The Details: Along with the arrests, French officials said there were 3,880 fires started, 2,000 vehicles burned, and 492 buildings damaged nationwide. French President Emmanuel Macron said the teen’s death was “inexplicable and unforgivable” but also called the riots an “unacceptable manipulation of a teenager’s death.” French officials deployed 45,000 police officers nationwide ahead of expected unrest Friday night. 

For Context: A police officer shot the teenager, identified only as Nahel M., as he drove away to escape a traffic stop on Tuesday. The officer was detained on suspicion of voluntary homicide, and a prosecutor concluded that “the conditions for the legal use of the weapon were not met.” A lawyer for the officer said he was “sorry” and “devastated” by the incident. However, French racial justice activists have tied the incident to broader purported racism by police against black and Arab people.

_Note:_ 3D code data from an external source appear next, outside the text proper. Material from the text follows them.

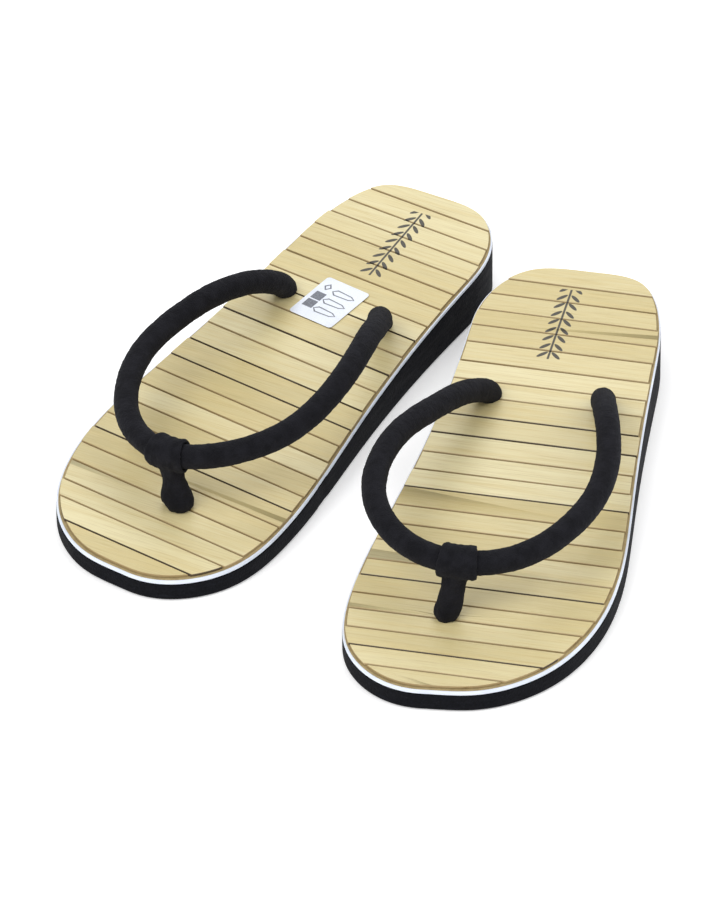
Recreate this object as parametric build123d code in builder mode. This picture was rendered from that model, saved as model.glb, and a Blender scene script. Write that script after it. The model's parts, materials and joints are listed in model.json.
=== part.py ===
from build123d import *
import os
from math import cos, radians, sin, sqrt, tan

os.makedirs("parts", exist_ok=True)

# A pair of thong slippers with a bamboo insole, standing side by side on z = 0 with
# their toes towards -Y. Each slipper is drawn in its own frame, x towards the inner
# side of the foot and y towards the toes, with the origin halfway along the sole.
# The right slipper is the mirror image. All sizes are in millimetres.

# Heights of the insole's walking surface, from a wedge heel to a thin forefoot
HEEL_END = -131.0
TOE_END = 131.0
HEEL_HEIGHT = 25.5
BALL_HEIGHT = 9.55
BALL_Y = 80.0
RAMP_BLEND = 0.25

# Layers, from the walking surface down
SLAT_THICK = 1.0
GLUE = 0.12
BACKING_THICK = 0.3
FOAM_THICK = 1.6
SLAT_GAP = 0.5
SLAT_CHAMFER = 0.25
SLAT_INSET = 1.2
SLAT_STEP = 0.35
BACKING_INSET = 0.8
FOAM_INSET = 0.1
OUTSOLE_CHAMFER = 1.2

# The forefoot bends on a line between two slats
FLEX_GAP = 0.3

# Strap, a fabric sleeve over a cord, and the toe post that loops over it
STRAP_RADIUS = 4.8
STRAP_BORE = 3.2
STRAP_CORD_RADIUS = 3.1
STRAP_CLEAR = 0.7
STRAP_HOLE_RADIUS = 3.3
POST_CORD_RADIUS = 2.2
POST_BORE = 2.3
POST_HOLE_RADIUS = 2.4
LOOP_CLEAR = 0.35
LOOP_WALL = 1.5
LOOP_LENGTH = 14.0

# Anchor plugs, sunk into the underside
PLUG_THICK = 2.4
PLUG_RECESS = 0.6
PLUG_RADIUS = 7.0
TOE_PLUG_RADIUS = 7.5
PLUG_CLEAR = 0.3
PLUG_SOCKET = 1.2
PLUG_CHAMFER = 0.4

# Paper size label on the right slipper's heel
LABEL_WIDTH = 21.0
LABEL_LENGTH = 26.0
LABEL_THICK = 0.15
LABEL_AT = (-7.6, -50.2)
LABEL_TURN = 9.0
LABEL_CLEAR = 0.25

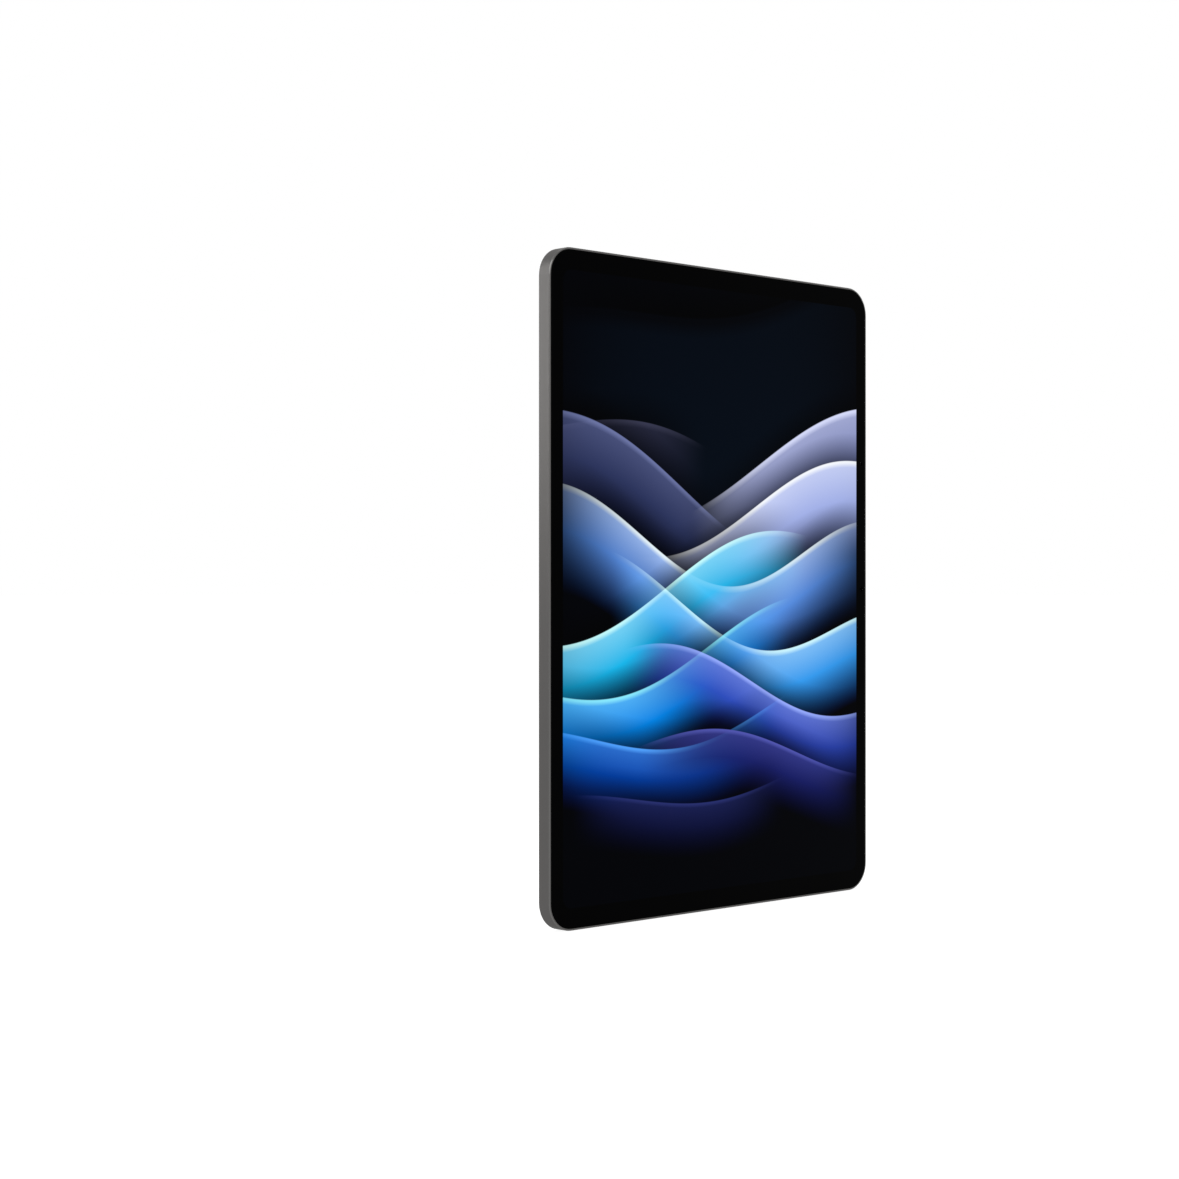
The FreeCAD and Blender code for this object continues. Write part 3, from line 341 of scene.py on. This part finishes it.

How the Media Covered It: Echoing past coverage of U.S. racial justice protests, left-rated outlets often used the term “protest,” and right-rated outlets often used “riots.” Coverage from the right also appeared to highlight more violence and portray the protesters and rioters less favorably; one opinion headline in the Washington Examiner (Lean Right bias) began with “France burns.” Coverage from the left was at times more analytical; The New York Times (Lean Left bias) offered a “Visual Timeline of the Protests.”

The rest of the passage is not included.